Salt a day ahead, butter under the skin, breast-down to start, thermometer in the thigh, rest properly. Five small habits, and a roast chicken that carves juicy every single time.
A note on buying a good bird
A roast chicken can only be as good as the chicken. Cheap intensively-reared birds are watery, bland and prone to that spongy texture no amount of butter will save. Spend a little more on a free-range or organic bird from a breed that’s had time to grow — you can taste the difference immediately, in flavour and in a firmer, more satisfying bite. A 1.6kg bird feeds four with leftovers; size up to 1.8–2kg if you want cold chicken for sandwiches all week, adding ten minutes or so to the roast and checking the thigh temperature as before.
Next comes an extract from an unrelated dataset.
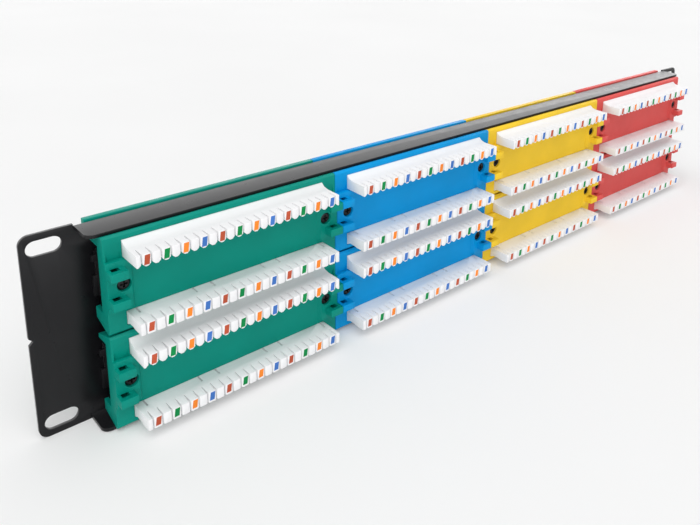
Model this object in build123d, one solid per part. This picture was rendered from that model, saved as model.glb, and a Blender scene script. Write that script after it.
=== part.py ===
from build123d import *
import os

# A 19-inch, two-unit patch panel with 48 ports in eight six-port modules.
# Frame: X along the panel, Y to the rear, Z up. The origin is the centre of the four rack slots
# on the rear face of the ears, so the jacks face -Y and the wiring strips face +Y.

# Folded sheet frame
panel_width = 482.6
panel_height = 88.1
sheet = 1.5
ear_width = 19.8
slot_inset_x = 8.75
slot_inset_z = 5.95
slot_length = 13.0
slot_width = 6.5
ear_corner_radius = 4.0
notch_height = 3.2
notch_depth = 1.6
flange_depth = 13.8
flange_step = 0.45
flange_corner_radius = 3.5
bend_radius = 2.1

# Module grid, between the ears
column_names = ["green", "blue", "yellow", "red"]
row_names = ["upper", "lower"]
column_margin = 4.3
row_margin = 1.05
column_gap = 0.3

# Front bezel
bezel_depth = 3.0
bezel_row_gap = 0.3
bezel_clearance = 0.25

# Jack housing
ports = 6
housing_side_gap = 2.7
housing_height = 20.0
housing_recess = 0.4
housing_end_wall = 1.2
housing_back_wall = 1.8
window_clearance = 0.3
jack_width = 11.9
jack_height = 6.9
latch_width = 6.2
latch_height = 2.6
hook_reach = 1.9
hook_thickness = 1.6
hook_seat = 0.3
low_hook_span = (-10.0, -1.0)
high_hook_span = (5.0, 8.0)

# Circuit board
board_thickness = 1.6
board_gap = 1.0
board_side_gap = 2.1
board_row_gap = 6.2

# Rear cover
cover_face = 16.6
cover_front = 4.0
cover_row_gap = 0.8
cover_wall = 1.2
cover_end_wall = 1.6
cover_back_wall = 2.0
cover_taper = 3.4
cover_edge_bevel = 0.9
end_window_top_inset = 5.1
end_window_bottom_inset = 8.1
end_window_depth = 7.0

# Wiring strips
strip_margin = 7.4
slot_count = 24
end_tooth_extra = 0.1
strip_reach = 13.4
comb_depth = 6.0
comb_gap = 0.55
strip_shoulder = 1.0
strip_clearance = 0.15
upper_strip_inset = 2.85
upper_strip_height = 7.05
lower_strip_inset = 2.6
lower_strip_height = 6.0
strip_step = 2.0
upper_step_run = (1.6, 4.6)
upper_step_drop = 1.4
lower_step_run = (2.8, 6.9)
upper_tooth_gap = 2.9
lower_tooth_gap = 1.2

# End brackets and screw seats on the rear cover
seat_inset = 6.45
seat_drop = 0.6
seat_diameter = 5.8
seat_sides = 8
seat_depth = 2.4
pad_inner = 9.8
pad_outer = 2.6
pad_rise = 1.7
arm_rise = 6.8
arm_slope_rise = 0.5
arm_tip = 3.2
arm_shoulder = 4.2
arm_outer = 0.3
arm_high_top = 6.2
arm_high_bottom = 2.8
arm_low_top = -5.2
arm_low_bottom = -8.8
ramp_top = 11.0
ramp_bottom = 6.9
ramp_depth = 1.5
ramp_inner = 7.4
ramp_outer = 1.0
low_slot_outer = 3.6
low_slot_height = 1.0

# How far a cut runs past the face that it opens, and how near an edge counts as on a plane
overcut = 1.0
skim = 0.01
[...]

One last thing on skin. If yours comes out of the oven paler than you’d like, whack the heat up to 220°C fan for the final five minutes and keep an eye on it. The miso in the butter helps here too — its sugars caramelise and lacquer the skin a deeper gold than plain butter would. Pull the bird the moment the thigh hits temperature, and let the rest do the rest.